I frequently visit the Olive Way Starbucks, right across the street from not one but two of the apartment buildings I lived in during my misspent youth (back then, the Starbucks building contained a Red Robin). When I am at Starbucks, usually studying, I’m always there until closing time—but I usually manage to get out the door right before midnight, because I hate to keep the employees there late. Apparently this tendency has saved me from the predatory practices of TBT Towing, who service the Starbucks parking lot.
Apparently, TBT line up tow trucks there right before closing. At midnight, since the store is no longer open, no one is technically a “customer” any longer, and so TBT starts towing. To the tune of $280 for each car. Of course, Starbucks in general are pretty slack about kicking people out right at closing time (in my experience, anyway), so people have come out of the store a few minutes after 12 to find their cars missing, and TBT laughing all the way to the bank.
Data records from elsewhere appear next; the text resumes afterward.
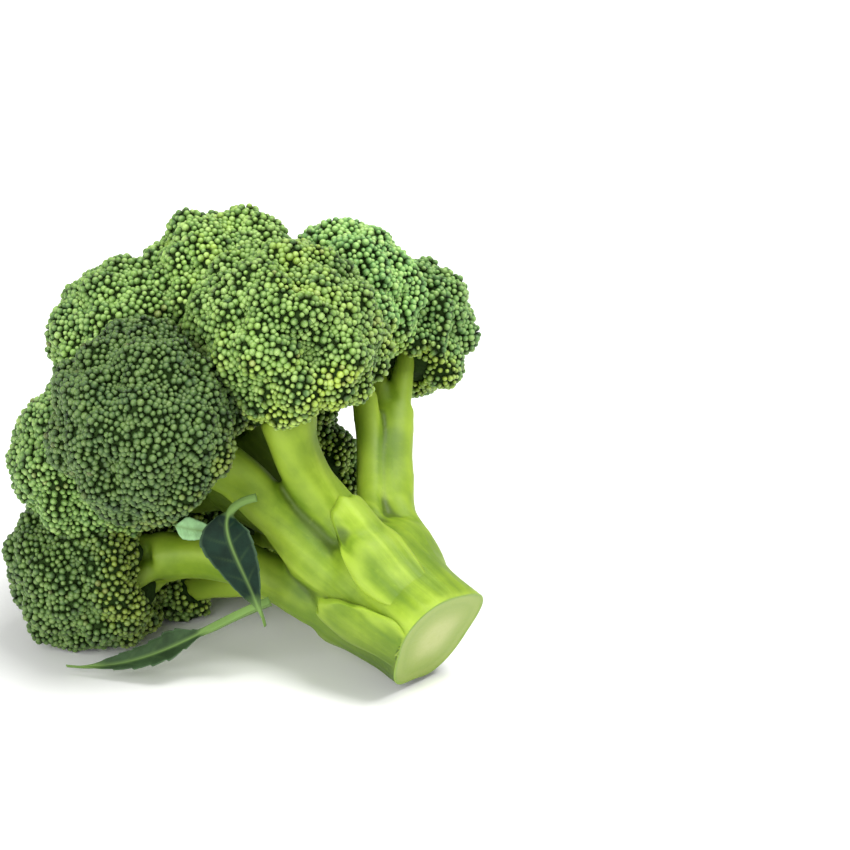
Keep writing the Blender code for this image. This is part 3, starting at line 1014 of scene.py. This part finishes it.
def close_cut(bm, edges):
    """Close the stalk's cut with rings that run from its rim to its pith."""
    rim = bm.verts.layers.float.new("rim")
    loop = longest_loop(edges)
    centre = sum((vert.co for vert in loop), Vector()) / len(loop)
    outline = [vert.co - centre for vert in loop]
    count = len(loop)
    for _ in range(OUTLINE_ROUNDS):
        outline = [(outline[i - 1] + outline[i] * 2 + outline[(i + 1) % count]) / 4 for i in range(count)]
    last = loop
    for inward in CUT_RINGS:
        dish = AXIS * (CUT_DISH * smooth(0.0, 0.5, inward) - CUT_BEVEL * (1 - smooth(0.0, 0.09, inward)))
        ring = [bm.verts.new(centre + place * (1 - inward) + dish) for place in outline]
        for i, vert in enumerate(ring):
            vert[rim] = inward
            j = (i + 1) % count
            face = bm.faces.new((last[j], last[i], ring[i], ring[j]))
            face.material_index = 1
        last = ring
    hub = bm.verts.new(centre + AXIS * CUT_DISH)
    hub[rim] = 1.0
    for i in range(count):
        bm.faces.new((last[(i + 1) % count], last[i], hub)).material_index = 1


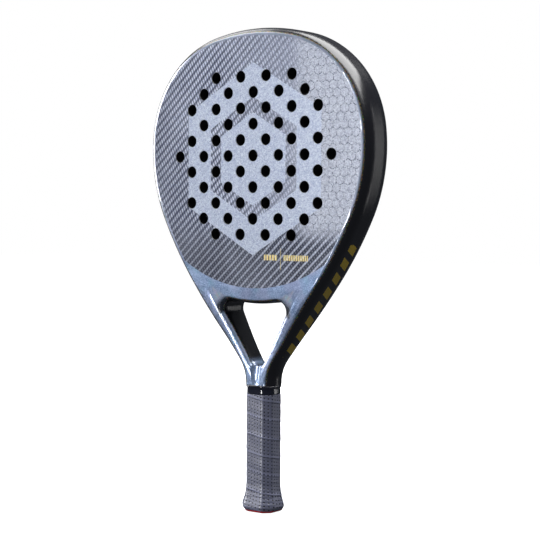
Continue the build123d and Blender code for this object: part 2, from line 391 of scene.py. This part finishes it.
def frame_paint(paint):
    """Metallic blue on the front and back, black on the sides, with glints where they meet."""
    graph = Graph("frame lacquer")
    x, y, z = graph.millimetres()
    sideways, facing, _ = graph.normal()
    facing = graph.math("ABSOLUTE", facing)

    # The blue reaches further over the arms' inner edges, and its own edge wavers
    outward = graph.times(sideways, graph.math("SIGN", x))
    inward = graph.times(graph.step(outward, -0.1, -0.3), graph.step(z, *INNER_EDGE_TOP))
    outward = graph.step(outward, 0.2, 0.4)
    drift = graph.times(graph.minus(graph.noise(9.0, 1.0), 0.5), 0.05)
    facing = graph.add(facing, graph.math("MULTIPLY_ADD", inward, 0.45, drift))
    wide = graph.math("ABSOLUTE", x)

    # Each arm of the throat rises to a soft crest
    crest_x, crest_z = graph.minus(wide, CREST_X), graph.minus(z, CREST_Z)
    off = graph.times(crest_x, cos(CREST_LEAN))
    off = graph.minus(off, graph.times(crest_z, sin(CREST_LEAN)))
    fall = graph.math("MINIMUM", graph.times(off, off), CREST_REACH * CREST_REACH)
    crest = graph.times(fall, -0.5 / CREST_RADIUS)
    crest = graph.times(crest, graph.step(z, *CREST_FADE))
    crest = graph.times(crest, graph.step(facing, 0.5, 0.8))

    # Painted shade: a dark scoop runs up and out from each top corner of the opening
    scoop_x, scoop_z = graph.minus(wide, SCOOP_X), graph.minus(z, SCOOP_Z)
    rise, run = cos(SCOOP_LEAN), sin(SCOOP_LEAN)
    up = graph.add(graph.times(scoop_x, run), graph.times(scoop_z, rise))
    over = graph.minus(graph.times(scoop_x, rise), graph.times(scoop_z, run))
    room = graph.math("MULTIPLY_ADD", up, -SCOOP_HALF / SCOOP_LENGTH, SCOOP_HALF)
    scoop = graph.step(graph.minus(graph.math("ABSOLUTE", over), room), 2.5, -2.5)
    foot = graph.times(graph.step(up, -9.0, -5.0), graph.step(facing, 0.3, 0.6))
    scoop = graph.times(scoop, foot)

    # The neck's groove is blue all over
    middle = graph.times(graph.step(wide, *GROOVE_HALF), graph.step(z, *GROOVE_TOP))
    middle = graph.times(middle, graph.step(facing, 0.1, 0.3))
    front = graph.math("MAXIMUM", graph.step(facing, *BLUE_FACING), middle)
    # Its dark core is painted shade, and the sheen lies round it
    scoop_shade = graph.times(scoop, graph.step(up, 9.0, 0.0))
    front = graph.times(front, graph.math("MULTIPLY_ADD", scoop_shade, -0.95, 1.0))

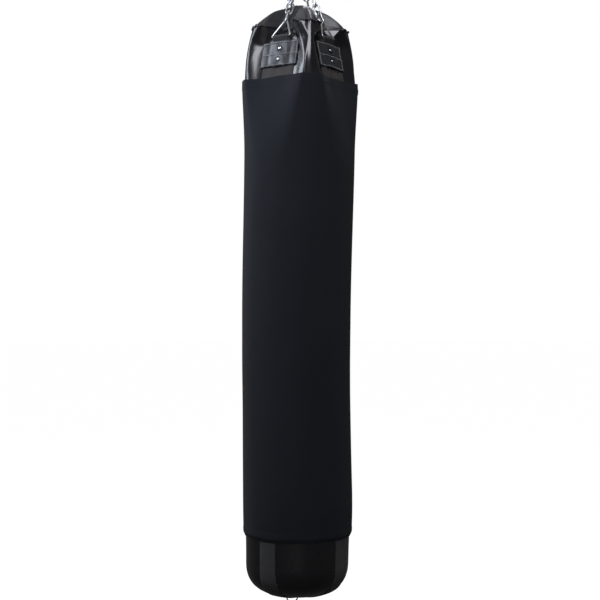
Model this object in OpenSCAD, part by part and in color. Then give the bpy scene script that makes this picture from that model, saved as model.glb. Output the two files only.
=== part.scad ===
// Hanging heavy bag: a filled tube with a fabric sleeve, four strap anchors, four chains,
// a snap hook and a ball-bearing swivel. Millimetres, +Z up.
// The origin is the centre of the swivel's hang eye. Heights named *_h are measured from the
// underside of the bag, and lift() moves them into this frame.

/* [Bag] */
// Radius of the filled skin at mid height
skin_r = 162; // [150:1:180]
// Height of the bag from its underside to the top of the cap
bag_h = 1800; // [1700:10:1900]
// Thickness of the skin
skin_t = 2; // [1.5:0.5:3]
// Thickness of the sleeve's cloth
sleeve_t = 2.2; // [1.5:0.1:3]
// Height of the sleeve's lower edge
sleeve_low_h = 182; // [150:1:250]
// Height of the sleeve's top edge
sleeve_top_h = 1564; // [1500:1:1600]

/* [Anchors] */
// Width of the webbing strap
strap_w = 55; // [50:1:60]
// Thickness of the webbing strap
strap_t = 2.5; // [2:0.1:3]
// Width of the stitched patch
patch_w = 128; // [110:1:132]
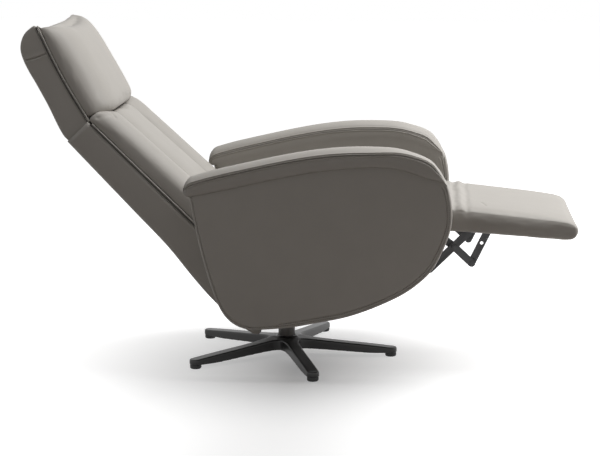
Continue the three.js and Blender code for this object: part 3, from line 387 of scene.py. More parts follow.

Starbucks claims they don’t approve, and I tend to believe them, because there is no way that authorizing this is in their interest. Bad PR for sure, and after closing, there is no need to rush to clear that parking lot. (The real problem there is that during the hours the store is open, the lot is often full, and on-street parking in that neighborhood is a rara avis indeed.)
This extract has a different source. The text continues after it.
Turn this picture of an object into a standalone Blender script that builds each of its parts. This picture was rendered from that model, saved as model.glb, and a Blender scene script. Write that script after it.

The real infuriating thing about this article, though, is the “nyah nyah nyah” attitude of the towing representatives quoted, from TBT and from West Coast Towing. Predatory “patrol towing” is against Washington state law, but the companies claim that they can do it anyway and they are going to keep doing it.
From now on I am going to look at the signs in parking lots to see which tow companies the lots’ owners have contracted with. If I see TBT or West Coast, I will avoid giving the merchants my business, and I will tell them why. I hope you will do the same.
(I had this article saved all day yesterday to blog about and never got around to it. Better late than never, I say.)